**Instruction:**
Using the material below, print the line that contains "const bookSafe = new THREE.Group();", the line that contains "bpy.data.objects.remove(obj)", and every line in between, exactly and nothing else.
* Start Provided data *
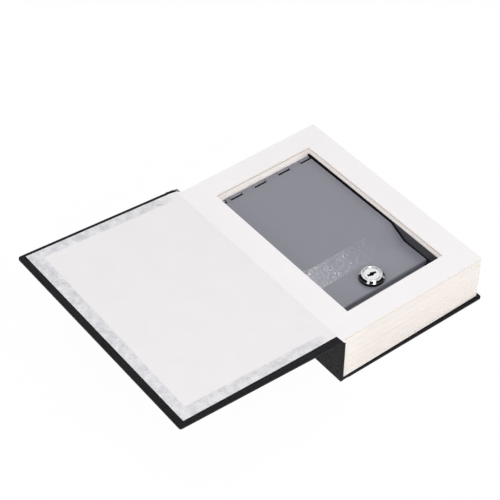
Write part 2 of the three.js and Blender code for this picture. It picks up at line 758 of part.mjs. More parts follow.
const bookSafe = new THREE.Group();
bookSafe.add(...backCover(), backPastedown(), ...spine(), ...pages(), frontCover());
bookSafe.add(boxShell(), strikeLedge(), hingePin(), lid(), lock());

export default bookSafe;
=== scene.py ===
import math
import random

import bmesh
import bpy
from mathutils import Matrix, Vector


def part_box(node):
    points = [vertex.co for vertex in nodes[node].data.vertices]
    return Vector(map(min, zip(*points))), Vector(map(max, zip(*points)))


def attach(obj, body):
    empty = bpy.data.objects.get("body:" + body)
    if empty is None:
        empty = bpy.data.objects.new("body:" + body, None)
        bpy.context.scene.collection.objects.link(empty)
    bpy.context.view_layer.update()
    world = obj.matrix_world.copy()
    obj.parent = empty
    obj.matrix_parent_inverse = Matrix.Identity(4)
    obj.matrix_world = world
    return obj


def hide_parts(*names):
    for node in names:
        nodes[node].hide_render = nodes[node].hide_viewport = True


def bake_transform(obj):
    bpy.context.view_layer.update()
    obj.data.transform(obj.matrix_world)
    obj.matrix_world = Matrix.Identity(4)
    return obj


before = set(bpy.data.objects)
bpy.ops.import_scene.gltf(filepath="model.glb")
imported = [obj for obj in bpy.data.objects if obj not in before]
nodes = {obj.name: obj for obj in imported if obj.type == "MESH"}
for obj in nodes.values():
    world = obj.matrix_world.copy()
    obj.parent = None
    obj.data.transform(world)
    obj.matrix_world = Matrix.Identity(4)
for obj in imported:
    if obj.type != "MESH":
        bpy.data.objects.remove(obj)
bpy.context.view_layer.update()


# Camera, lamps and backdrop: a long lens from the front left, well above the book, in a white light tent.
# Four soft lamps add to an even sky, two small ones put glints on the lid's ramp, the table is white, and
# black cards that only mirrors see darken the sides of the lock.
camera_place = Vector((-0.667136, -0.732227, 0.987459))
camera_azimuth = math.radians(-38.480)
camera_elevation = math.radians(44.477)
camera_roll = math.radians(0.448)
lens_length = 115.0
film_width = 36
sky_overhead = 0.55
sky_at_horizon = 0.66
book_middle = Vector((0, 0, 0.04))
ramp_middle = Vector((-0.045, -0.034, 0.0355))
glint_lamp_size = 0.022
card_ring_radius = 1.15
card_ring_height = 2.0
card_side_height = 1.35
card_side_start = math.radians(80)
card_ring_reach = math.radians(138)
card_window_offset = math.radians(31)
card_window_half = math.radians(11)
card_ring_faces = 120
table_size = 8.0
table_cells = 8
table_glow_share = 0.975

# Each lamp's place, the point it faces, its size and power, and whether it lights surfaces or only glints
lamps = {
    "front_lamp": (Vector((-0.22, -0.88, 1.56)), book_middle, 0.7, 6.4, True),
    "back_lamp": (Vector((-0.13, 0.65, 1.12)), book_middle, 0.6, 1.4, True),
    "fill_lamp": (Vector((0.5, -1.2, 0.55)), book_middle, 0.8, 4.0, True),
    "side_lamp": (Vector((-1.35, -0.25, 0.5)), book_middle, 0.8, 3.2, True),
    "ramp_glint": (Vector((0.178, -0.1605, 0.4605)), ramp_middle, glint_lamp_size, 0.105, False),
    "knee_glint": (Vector((0.188, 0.0445, 0.4705)), ramp_middle, glint_lamp_size, 0.12, False),
}

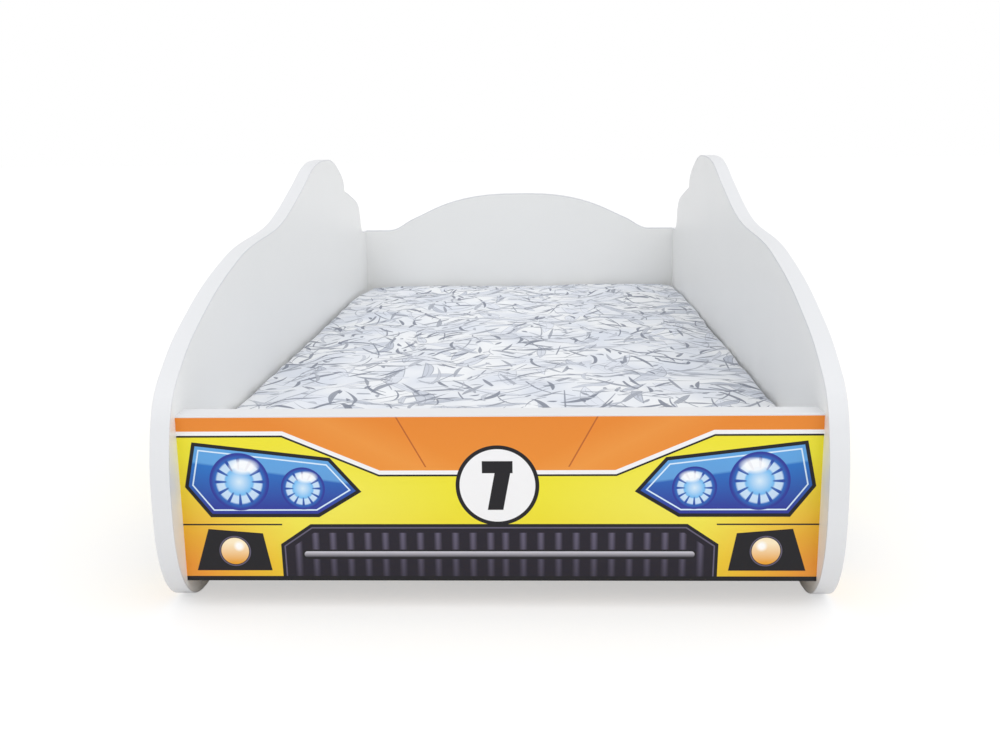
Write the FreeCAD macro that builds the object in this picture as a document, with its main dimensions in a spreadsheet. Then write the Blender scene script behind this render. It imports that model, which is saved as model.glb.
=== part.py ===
import FreeCAD, Part
import math
import os

import Sketcher

# A toddler bed shaped like a car: two laminated side boards cut to a car's
# outline, a low printed front panel on a foot-end board, a headboard with an
# arched top, a slatted base on two rails, and a loose mattress.
# Millimetres. +Z is up, the front of the car looks along -Y, and the origin
# is on the floor at the middle of the bed.

Vector = FreeCAD.Vector

# ---------------------------------------------------------------- the sizes

SIZES = (
    ("side_board", 22, "thickness of the side boards"),
    ("front_board", 16, "thickness of the printed front panel"),
    ("foot_board", 16, "thickness of the board behind the front panel"),
    ("head_board", 22, "thickness of the headboard"),
    ("band", 2, "thickness of the edge bands"),
    ("arris", 0.8, "rounding of the edge bands' long edges"),
    ("board_gap", 34, "floor to the underside of the cross boards"),
    ("front_height", 230, "floor to the top of the front panel's band"),
    ("shoulder_height", 304, "floor to the headboard's shoulders"),
    ("arch_height", 387, "floor to the top of the headboard's arch"),
    ("arch_foot", 305, "half width of the arch where it meets the shoulders"),
    ("arch_hip", 250, "half width of the arch at its hips"),
    ("arch_hip_drop", 58, "fall of the arch from its top to the hips"),
    ("arch_brow", 160, "half width of the arch at its brow"),
    ("arch_brow_drop", 19.5, "fall of the arch from its top to the brow"),
    ("mattress_length", 1396, "cushion, end to end"),
    ("mattress_width", 706, "cushion, side to side"),
    ("mattress_height", 96, "cushion at its edges"),
    ("mattress_crown", 5, "rise of the cushion's top above its edges"),
    ("end_crown", 0.4, "the same rise at the cushion's two ends"),
    ("mattress_waist", 4, "how far the cushion's long sides draw in"),
    ("top_corner", 18, "rounding of the cushion's upper edges"),
    ("under_corner", 8, "rounding of the cushion's lower edges"),
    ("end_corner", 32, "rounding of the cushion's upright corners"),
    ("zip_height", 14, "zip round the cover, above its underside"),
    ("cover_cloth", 2, "thickness of the quilted cover"),
    ("side_play", 7, "cushion to side board"),
    ("end_play", 2, "cushion to cross board"),
    ("seat_gap", 0.3, "clearance under and inside soft pieces"),
    ("rail_width", 30, "slat rail, side to side"),
    ("rail_height", 34, "slat rail, top to bottom"),
    ("rail_gap", 40, "floor to the underside of the slat rails"),
    ("rail_play", 5, "end of a slat rail to the cross board"),
    ("slat_count", 13, "slats in the base"),
    ("slat_width", 68, "width of a slat"),
    ("slat_thickness", 14, "thickness of a slat"),
    ("slat_play", 2, "end of a slat to the side board"),
    ("slat_margin", 20, "outer slat to the cross board"),
    ("slat_rounding", 3, "rounding of the slats' upper edges"),
    ("tape_width", 25, "width of the webbing under the slats"),
    ("tape_cloth", 1, "thickness of the webbing"),
    ("tape_inset", 10, "slat rail to webbing"),
    ("nose_overhang", 34, "side board ahead of the front panel"),
    ("nose_height", 118, "floor to the foremost point of the side"),
    ("toe_length", 99, "length of the rounded toe below the nose"),
    ("toe_fullness", 0.62, "handle of the toe's curve, 0.55 is an ellipse"),
    ("cheek_back", 7.5, "cheek of the nose, behind its tip"),
    ("cheek_height", 198, "floor to the cheek of the nose"),
    ("brow_back", 31.5, "brow of the nose, behind its tip"),
    ("brow_height", 251, "floor to the brow of the nose"),
    ("lip_back", 75, "lip of the bonnet, behind the nose's tip"),
    ("lip_height", 283, "floor to the lip of the bonnet"),
    ("bonnet_back", 179, "bonnet's front, behind the nose's tip"),
    ("bonnet_height", 328, "floor to the bonnet's front"),
    ("wing_back", 340, "top of the wing, behind the nose's tip"),
    ("wing_height", 370, "floor to the top of the wing"),
    ("cowl_back", 634, "foot of the windscreen, behind the nose's tip"),
    ("cowl_height", 401, "floor to the foot of the windscreen"),
    ("screen_ahead", 677, "middle of the windscreen, ahead of the headboard"),
    ("screen_height", 444, "floor to the middle of the windscreen"),
    ("header_ahead", 582, "windscreen's top, ahead of the headboard"),
    ("header_height", 473, "floor to the windscreen's top"),
    ("roof_ahead", 452, "highest point of the roof, ahead of the headboard"),
    ("roof_height", 482, "floor to the highest point of the roof"),
    ("rear_roof_ahead", 333, "rear part of the roof, ahead of the headboard"),
    ("rear_roof_height", 460, "floor to the rear part of the roof"),
    ("roof_end_ahead", 279, "rear edge of the roof, ahead of the headboard"),
    ("roof_end_height", 434, "floor to the rear edge of the roof"),
    ("boot_ahead", 260, "foot of the step behind the roof"),
    ("boot_height", 410, "floor to the foot of the step behind the roof"),
    ("deck_ahead", 185, "middle of the boot lid, ahead of the headboard"),
    ("deck_height", 395, "floor to the middle of the boot lid"),
    ("lid_ahead", 118, "rear edge of the boot lid, ahead of the headboard"),
    ("lid_height", 379, "floor to the rear edge of the boot lid"),
    ("tail_ahead", 26, "foot of the step behind the boot lid"),
    ("tail_overhang", 22, "side board behind the headboard"),
    ("tail_corner", 38, "rounding of the rear top corner"),
    ("heel_radius", 60, "rounding of the rear bottom corner"),
    ("dowel_radius", 4, "wooden dowels"),
    ("dowel_length", 30, "wooden dowels"),
    ("dowel_end_play", 1, "end of a dowel to the end of its hole"),
    ("dowel_in_side", 12, "depth of a dowel in a side board"),
    ("dowel_clearance", 0.1, "dowel to the wall of its hole"),
    ("dowel_inset", 28, "outer dowels to the end of their board's height"),
    ("cam_inset", 60, "cam bolts to the end of their board's height"),
    ("bolt_thread_radius", 3, "threaded end of a cam bolt"),
    ("bolt_in_side", 11, "thread of a cam bolt in a side board"),
    ("bolt_radius", 3.5, "stem of a cam bolt"),
    ("bolt_head_length", 3, "head and neck of a cam bolt, each"),
    ("bolt_clearance", 0.5, "cam bolt to the wall of its bore"),
    ("cam_radius", 7.5, "cam lock housings"),
    ("cam_depth", 12.5, "cam lock housings"),
    ("cam_setback", 34, "centre of a cam lock to the end of its board"),
    ("cam_clearance", 0.1, "cam lock to the wall of its bore"),
    ("screw_radius", 2, "shank of the chipboard screws"),
    ("screw_head_radius", 4, "countersunk head of the chipboard screws"),
    ("screw_slot", 1.1, "width of the cross in a screw's head"),
    ("screw_clearance", 0.25, "screw to the wall of a clearance hole"),
    ("screw_bite", 10, "screw in the piece that it holds to"),
    ("rail_screw_margin", 90, "outer rail screws to the rail's ends"),
    ("panel_screw_margin", 70, "outer panel screws to the board's ends"),
    ("panel_screw_inset", 40, "panel screws to the board's long edges"),
    ("slat_screw_inset", 15, "slat screws to the slat's end"),
)

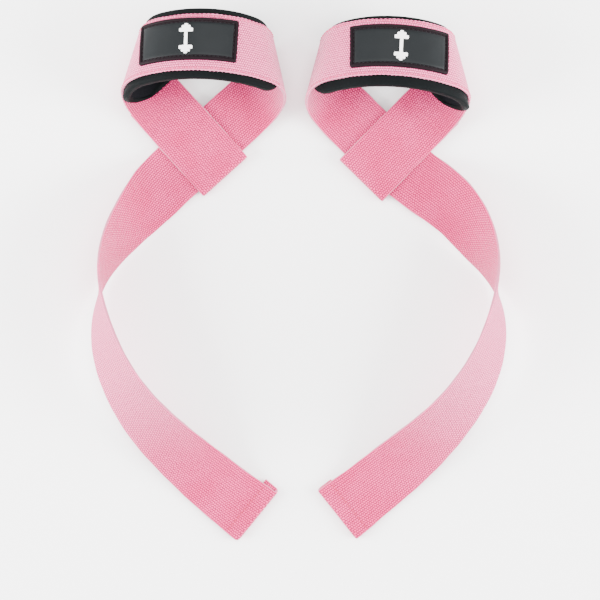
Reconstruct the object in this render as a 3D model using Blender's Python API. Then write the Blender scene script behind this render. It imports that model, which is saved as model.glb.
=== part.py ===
"""A pair of lasso lifting straps: cotton webbing, a neoprene wrist pad and a rubber badge on each.

Each strap is one flat ribbon of webbing.  Its middle makes the wrist loop, which is the ribbon laid
round a flattened cone, one end is folded back and sewn into an eye, and the other end runs through
that eye and becomes the loose tail, which makes a half turn on its way to its hem.

A place on a strap is given by (s, w, n) in millimetres: s along the webbing from the middle of the
badge side, w across it (positive towards the top edge of the cuff) and n out from its middle plane,
away from the wrist.  The right strap is the mirror image of the left one.
"""
import math

import bpy
import numpy as np

MM = 0.001

# Webbing, millimetres
WEB_WIDTH = 38.0
WEB_THICK = 2.0
GAP = 0.3                                   # kept between neighbouring pieces
HALF_WIDTH = WEB_WIDTH / 2
SKIN = WEB_THICK / 2                        # from the middle plane of the webbing to its face
LAYER = WEB_THICK + GAP                     # from one layer of webbing to the next

# The flattened cone that the wrist loop follows; its apex lies beyond the top edge of the cuff
CONE_REF = 190.0                            # distance below the apex where the section is measured
SECTION_FLAT = 26.0                         # half width of the flat underside
SECTION_BEND = 24.8                         # radius of the side bends
SECTION_CROWN = math.radians(41.0)          # half angle of the crown arc under the badge
BAND_DROP = 169.0                           # apex to the middle of the band, at the badge side
EDGE_BEND = math.radians(6.83)              # how far the webbing curves edgeways on each side
EDGE_BEND_LENGTH = 118.0
CUFF_REST = 1.8                             # middle plane of the legs above the table, at the bends
CROWN_RISE = (8.0, 50.0)                    # heights between which the cuff's own turn and sway come in

# The eye: the end of the webbing folded back under the tail and sewn to itself
EYE_REACH = 20.5                            # from the crossing to the fold
EYE_TAIL = 46.0                             # from the crossing back to the cut end, under the leg
EYE_STEP = (23.0, 33.0)                     # where the top layer comes down beside the tail
EYE_BLEND = (48.0, 72.0)                    # where the leg comes down past the cut end
LEG_BLEND = (24.0, 50.0)                    # where the tail's leg comes down past the eye
LEG_END = 17.0                              # the loop's webbing meets the tail's inside the eye

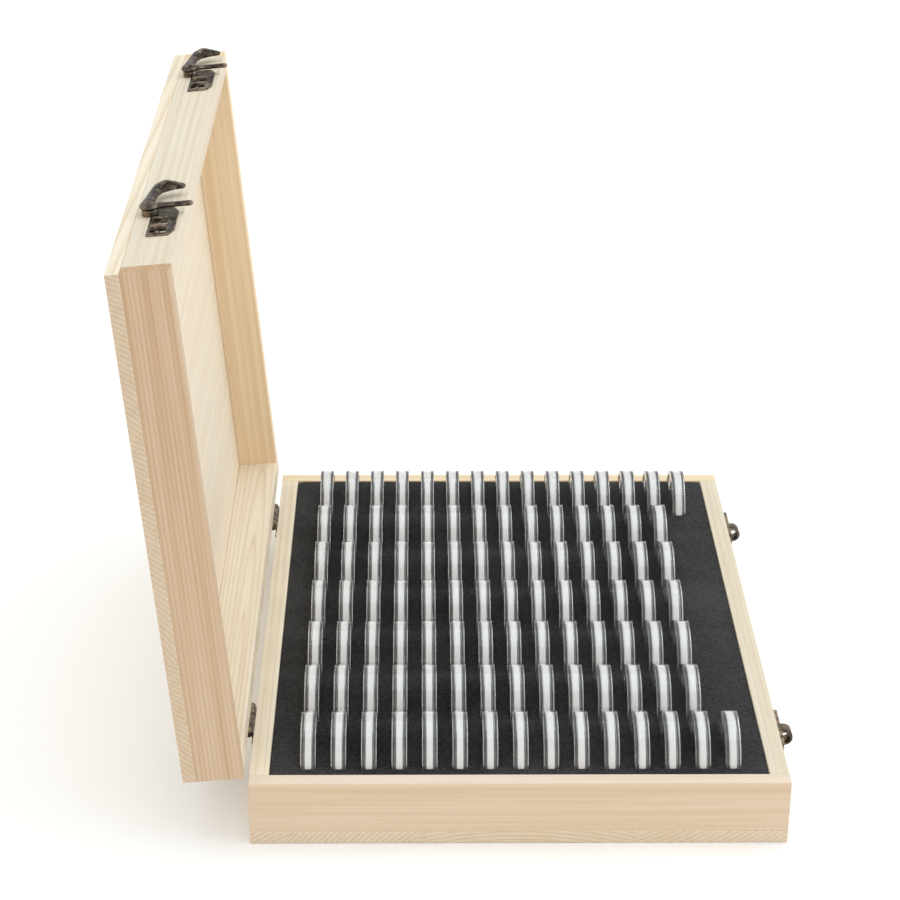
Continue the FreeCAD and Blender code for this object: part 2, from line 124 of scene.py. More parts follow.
* End Provided data *
**The completed task:**
const bookSafe = new THREE.Group();
bookSafe.add(...backCover(), backPastedown(), ...spine(), ...pages(), frontCover());
bookSafe.add(boxShell(), strikeLedge(), hingePin(), lid(), lock());

export default bookSafe;
=== scene.py ===
import math
import random

import bmesh
import bpy
from mathutils import Matrix, Vector


def part_box(node):
    points = [vertex.co for vertex in nodes[node].data.vertices]
    return Vector(map(min, zip(*points))), Vector(map(max, zip(*points)))


def attach(obj, body):
    empty = bpy.data.objects.get("body:" + body)
    if empty is None:
        empty = bpy.data.objects.new("body:" + body, None)
        bpy.context.scene.collection.objects.link(empty)
    bpy.context.view_layer.update()
    world = obj.matrix_world.copy()
    obj.parent = empty
    obj.matrix_parent_inverse = Matrix.Identity(4)
    obj.matrix_world = world
    return obj


def hide_parts(*names):
    for node in names:
        nodes[node].hide_render = nodes[node].hide_viewport = True


def bake_transform(obj):
    bpy.context.view_layer.update()
    obj.data.transform(obj.matrix_world)
    obj.matrix_world = Matrix.Identity(4)
    return obj


before = set(bpy.data.objects)
bpy.ops.import_scene.gltf(filepath="model.glb")
imported = [obj for obj in bpy.data.objects if obj not in before]
nodes = {obj.name: obj for obj in imported if obj.type == "MESH"}
for obj in nodes.values():
    world = obj.matrix_world.copy()
    obj.parent = None
    obj.data.transform(world)
    obj.matrix_world = Matrix.Identity(4)
for obj in imported:
    if obj.type != "MESH":
        bpy.data.objects.remove(obj)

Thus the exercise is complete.